Records supplied
* * *
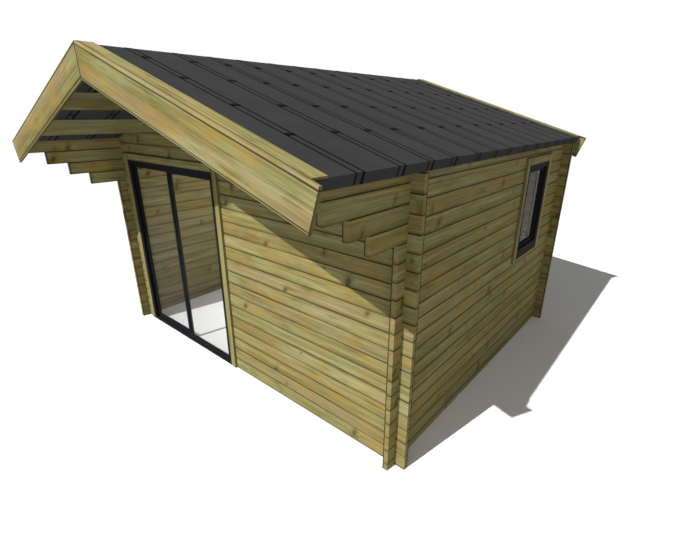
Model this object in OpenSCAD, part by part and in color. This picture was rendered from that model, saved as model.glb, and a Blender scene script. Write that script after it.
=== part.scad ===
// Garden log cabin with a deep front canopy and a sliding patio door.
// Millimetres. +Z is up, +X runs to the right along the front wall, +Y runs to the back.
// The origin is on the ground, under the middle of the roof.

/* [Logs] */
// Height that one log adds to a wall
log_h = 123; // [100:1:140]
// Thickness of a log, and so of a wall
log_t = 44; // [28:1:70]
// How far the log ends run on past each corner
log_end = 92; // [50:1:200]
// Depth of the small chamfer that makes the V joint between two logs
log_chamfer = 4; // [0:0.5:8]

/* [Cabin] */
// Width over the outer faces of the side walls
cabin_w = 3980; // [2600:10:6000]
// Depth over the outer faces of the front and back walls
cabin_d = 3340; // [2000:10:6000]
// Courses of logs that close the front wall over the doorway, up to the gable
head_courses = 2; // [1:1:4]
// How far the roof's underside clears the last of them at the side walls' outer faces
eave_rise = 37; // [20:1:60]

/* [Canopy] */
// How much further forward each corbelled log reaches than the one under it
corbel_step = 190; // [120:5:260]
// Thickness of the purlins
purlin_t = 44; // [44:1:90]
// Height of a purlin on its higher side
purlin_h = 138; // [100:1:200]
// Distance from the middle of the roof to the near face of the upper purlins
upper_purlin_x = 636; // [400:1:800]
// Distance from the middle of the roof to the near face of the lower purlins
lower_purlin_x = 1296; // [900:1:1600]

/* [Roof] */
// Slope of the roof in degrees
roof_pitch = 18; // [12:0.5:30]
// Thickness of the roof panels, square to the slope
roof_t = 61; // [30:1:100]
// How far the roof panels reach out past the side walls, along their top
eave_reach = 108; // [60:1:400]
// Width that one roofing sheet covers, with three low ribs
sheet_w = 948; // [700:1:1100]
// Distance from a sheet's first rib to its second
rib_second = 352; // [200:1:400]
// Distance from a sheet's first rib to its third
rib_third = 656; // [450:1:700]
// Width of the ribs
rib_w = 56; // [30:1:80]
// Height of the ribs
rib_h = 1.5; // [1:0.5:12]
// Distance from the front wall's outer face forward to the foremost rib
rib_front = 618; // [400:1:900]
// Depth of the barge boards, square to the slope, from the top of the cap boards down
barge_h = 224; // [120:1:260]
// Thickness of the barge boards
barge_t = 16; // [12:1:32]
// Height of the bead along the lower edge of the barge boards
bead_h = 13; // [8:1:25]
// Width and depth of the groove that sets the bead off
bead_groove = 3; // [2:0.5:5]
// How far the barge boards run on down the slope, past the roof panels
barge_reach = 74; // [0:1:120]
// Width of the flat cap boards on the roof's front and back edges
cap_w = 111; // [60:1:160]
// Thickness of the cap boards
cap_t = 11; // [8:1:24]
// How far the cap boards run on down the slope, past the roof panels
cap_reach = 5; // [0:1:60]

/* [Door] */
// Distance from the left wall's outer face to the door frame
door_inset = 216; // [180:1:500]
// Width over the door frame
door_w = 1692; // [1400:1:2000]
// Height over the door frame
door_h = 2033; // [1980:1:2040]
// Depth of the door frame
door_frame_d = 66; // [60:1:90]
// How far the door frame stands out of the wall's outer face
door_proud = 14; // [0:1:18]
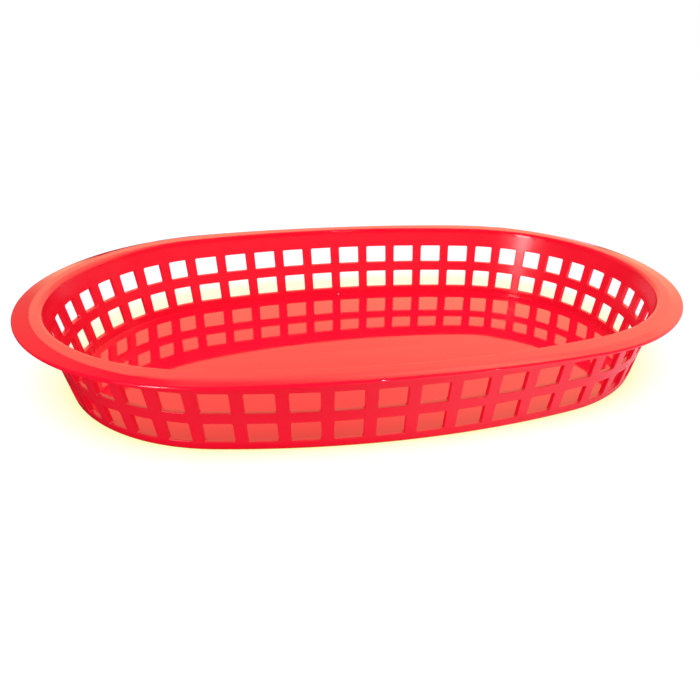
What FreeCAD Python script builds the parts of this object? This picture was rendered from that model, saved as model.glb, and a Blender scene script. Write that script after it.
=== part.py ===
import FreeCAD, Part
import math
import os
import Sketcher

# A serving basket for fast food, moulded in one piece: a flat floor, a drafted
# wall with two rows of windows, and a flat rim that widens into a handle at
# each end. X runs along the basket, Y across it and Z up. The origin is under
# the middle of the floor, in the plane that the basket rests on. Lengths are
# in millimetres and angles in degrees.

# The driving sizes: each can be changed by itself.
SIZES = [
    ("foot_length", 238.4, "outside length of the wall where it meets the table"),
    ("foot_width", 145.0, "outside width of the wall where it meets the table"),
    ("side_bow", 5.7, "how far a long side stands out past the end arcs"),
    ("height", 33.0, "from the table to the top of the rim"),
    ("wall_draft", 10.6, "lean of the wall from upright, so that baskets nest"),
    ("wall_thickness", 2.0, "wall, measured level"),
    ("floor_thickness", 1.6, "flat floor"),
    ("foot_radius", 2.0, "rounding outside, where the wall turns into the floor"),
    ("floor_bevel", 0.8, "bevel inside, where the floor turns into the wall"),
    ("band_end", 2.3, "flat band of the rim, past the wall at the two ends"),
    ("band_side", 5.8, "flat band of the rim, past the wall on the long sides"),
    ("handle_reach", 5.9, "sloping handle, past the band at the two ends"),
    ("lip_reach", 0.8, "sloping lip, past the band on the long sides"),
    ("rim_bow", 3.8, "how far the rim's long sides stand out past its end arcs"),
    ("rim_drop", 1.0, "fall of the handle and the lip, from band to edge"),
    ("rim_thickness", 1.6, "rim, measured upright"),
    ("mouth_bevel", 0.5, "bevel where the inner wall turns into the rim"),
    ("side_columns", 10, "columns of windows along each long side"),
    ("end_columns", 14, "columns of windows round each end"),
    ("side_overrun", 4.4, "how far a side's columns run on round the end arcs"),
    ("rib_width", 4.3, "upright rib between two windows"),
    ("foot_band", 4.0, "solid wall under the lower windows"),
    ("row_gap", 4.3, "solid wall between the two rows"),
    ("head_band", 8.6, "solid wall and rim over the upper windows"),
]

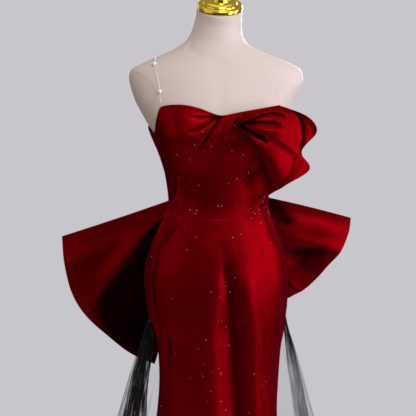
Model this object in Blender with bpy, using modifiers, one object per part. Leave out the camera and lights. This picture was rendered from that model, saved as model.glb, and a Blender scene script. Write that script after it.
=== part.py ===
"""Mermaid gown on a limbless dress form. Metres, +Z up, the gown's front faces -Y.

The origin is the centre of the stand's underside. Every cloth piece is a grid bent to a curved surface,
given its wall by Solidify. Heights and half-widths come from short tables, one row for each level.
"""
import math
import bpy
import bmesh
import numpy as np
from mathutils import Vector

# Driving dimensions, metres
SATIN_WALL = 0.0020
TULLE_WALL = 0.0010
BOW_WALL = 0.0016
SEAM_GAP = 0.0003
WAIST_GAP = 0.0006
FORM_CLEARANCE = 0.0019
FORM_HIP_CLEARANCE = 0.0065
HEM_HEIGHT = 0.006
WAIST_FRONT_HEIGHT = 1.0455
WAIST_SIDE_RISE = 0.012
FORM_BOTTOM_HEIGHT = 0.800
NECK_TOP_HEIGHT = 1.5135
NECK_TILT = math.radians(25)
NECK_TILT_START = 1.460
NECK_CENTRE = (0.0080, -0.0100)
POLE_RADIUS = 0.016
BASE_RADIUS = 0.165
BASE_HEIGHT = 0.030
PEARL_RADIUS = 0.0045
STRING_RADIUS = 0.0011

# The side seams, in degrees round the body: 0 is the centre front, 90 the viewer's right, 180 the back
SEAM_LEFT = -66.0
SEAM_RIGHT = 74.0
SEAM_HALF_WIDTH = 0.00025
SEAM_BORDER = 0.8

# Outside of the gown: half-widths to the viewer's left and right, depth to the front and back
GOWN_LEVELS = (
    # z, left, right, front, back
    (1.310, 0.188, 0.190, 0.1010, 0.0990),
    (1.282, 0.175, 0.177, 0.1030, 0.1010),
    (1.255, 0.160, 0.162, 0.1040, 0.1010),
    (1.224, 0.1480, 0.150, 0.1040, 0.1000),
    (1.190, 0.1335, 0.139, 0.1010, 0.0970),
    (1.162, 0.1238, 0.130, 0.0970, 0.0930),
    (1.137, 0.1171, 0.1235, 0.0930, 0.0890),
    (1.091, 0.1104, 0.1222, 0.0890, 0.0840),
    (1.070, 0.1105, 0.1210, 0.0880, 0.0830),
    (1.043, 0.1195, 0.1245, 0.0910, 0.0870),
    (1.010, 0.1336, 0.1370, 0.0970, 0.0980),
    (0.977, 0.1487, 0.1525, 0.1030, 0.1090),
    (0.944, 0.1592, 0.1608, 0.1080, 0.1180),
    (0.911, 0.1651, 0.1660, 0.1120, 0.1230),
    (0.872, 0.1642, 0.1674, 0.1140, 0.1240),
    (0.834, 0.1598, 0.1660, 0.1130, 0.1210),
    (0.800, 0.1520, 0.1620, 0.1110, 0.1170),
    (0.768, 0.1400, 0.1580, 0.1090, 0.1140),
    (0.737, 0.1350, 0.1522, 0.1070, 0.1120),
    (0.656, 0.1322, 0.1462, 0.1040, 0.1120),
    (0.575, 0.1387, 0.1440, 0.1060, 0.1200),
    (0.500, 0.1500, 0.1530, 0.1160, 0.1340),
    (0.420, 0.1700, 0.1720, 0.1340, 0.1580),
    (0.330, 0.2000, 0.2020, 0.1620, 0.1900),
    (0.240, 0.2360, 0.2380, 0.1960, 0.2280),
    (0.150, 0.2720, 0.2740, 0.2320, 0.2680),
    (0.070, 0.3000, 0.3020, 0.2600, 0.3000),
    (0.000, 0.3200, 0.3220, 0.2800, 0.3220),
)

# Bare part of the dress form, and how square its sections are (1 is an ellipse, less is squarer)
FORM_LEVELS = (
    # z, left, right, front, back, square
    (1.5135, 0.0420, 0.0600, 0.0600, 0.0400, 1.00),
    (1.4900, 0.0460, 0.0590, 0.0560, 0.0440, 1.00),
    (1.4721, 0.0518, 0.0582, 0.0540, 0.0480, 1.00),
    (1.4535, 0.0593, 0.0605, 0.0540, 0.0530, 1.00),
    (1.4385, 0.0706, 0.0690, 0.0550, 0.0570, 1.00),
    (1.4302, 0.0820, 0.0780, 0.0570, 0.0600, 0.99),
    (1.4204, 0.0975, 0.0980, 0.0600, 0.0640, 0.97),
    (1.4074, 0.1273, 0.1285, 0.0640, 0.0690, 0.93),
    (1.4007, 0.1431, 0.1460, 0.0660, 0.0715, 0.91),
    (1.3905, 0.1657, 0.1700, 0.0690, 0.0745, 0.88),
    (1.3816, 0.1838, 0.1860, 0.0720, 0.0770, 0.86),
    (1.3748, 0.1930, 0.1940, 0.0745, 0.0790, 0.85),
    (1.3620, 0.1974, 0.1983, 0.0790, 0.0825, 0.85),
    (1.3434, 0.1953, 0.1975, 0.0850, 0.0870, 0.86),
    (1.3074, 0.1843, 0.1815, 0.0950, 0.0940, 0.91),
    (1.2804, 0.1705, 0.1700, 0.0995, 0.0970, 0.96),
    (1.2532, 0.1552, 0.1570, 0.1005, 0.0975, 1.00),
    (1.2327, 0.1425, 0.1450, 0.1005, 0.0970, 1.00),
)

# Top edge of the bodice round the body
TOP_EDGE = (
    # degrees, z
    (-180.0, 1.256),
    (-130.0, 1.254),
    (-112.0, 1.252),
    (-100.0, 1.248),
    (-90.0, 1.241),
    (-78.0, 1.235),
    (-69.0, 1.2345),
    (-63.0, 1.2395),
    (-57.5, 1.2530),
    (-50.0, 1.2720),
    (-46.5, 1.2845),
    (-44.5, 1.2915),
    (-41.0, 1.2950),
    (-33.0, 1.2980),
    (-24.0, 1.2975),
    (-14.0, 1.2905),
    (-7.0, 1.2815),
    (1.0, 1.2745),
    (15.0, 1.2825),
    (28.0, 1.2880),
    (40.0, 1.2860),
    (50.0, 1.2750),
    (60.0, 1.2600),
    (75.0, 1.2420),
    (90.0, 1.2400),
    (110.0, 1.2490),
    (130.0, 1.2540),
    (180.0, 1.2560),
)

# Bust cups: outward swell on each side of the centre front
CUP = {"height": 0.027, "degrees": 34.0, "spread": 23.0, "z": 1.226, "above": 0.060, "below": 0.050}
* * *
Your goal
Extract the lines from the line with "Model this object in Blender" to the line with "STRING_RADIUS = 0.0011", inclusive, reproducing them exactly and leaving out every other line.

Finished exercise
Model this object in Blender with bpy, using modifiers, one object per part. Leave out the camera and lights. This picture was rendered from that model, saved as model.glb, and a Blender scene script. Write that script after it.
=== part.py ===
"""Mermaid gown on a limbless dress form. Metres, +Z up, the gown's front faces -Y.

The origin is the centre of the stand's underside. Every cloth piece is a grid bent to a curved surface,
given its wall by Solidify. Heights and half-widths come from short tables, one row for each level.
"""
import math
import bpy
import bmesh
import numpy as np
from mathutils import Vector

# Driving dimensions, metres
SATIN_WALL = 0.0020
TULLE_WALL = 0.0010
BOW_WALL = 0.0016
SEAM_GAP = 0.0003
WAIST_GAP = 0.0006
FORM_CLEARANCE = 0.0019
FORM_HIP_CLEARANCE = 0.0065
HEM_HEIGHT = 0.006
WAIST_FRONT_HEIGHT = 1.0455
WAIST_SIDE_RISE = 0.012
FORM_BOTTOM_HEIGHT = 0.800
NECK_TOP_HEIGHT = 1.5135
NECK_TILT = math.radians(25)
NECK_TILT_START = 1.460
NECK_CENTRE = (0.0080, -0.0100)
POLE_RADIUS = 0.016
BASE_RADIUS = 0.165
BASE_HEIGHT = 0.030
PEARL_RADIUS = 0.0045
STRING_RADIUS = 0.0011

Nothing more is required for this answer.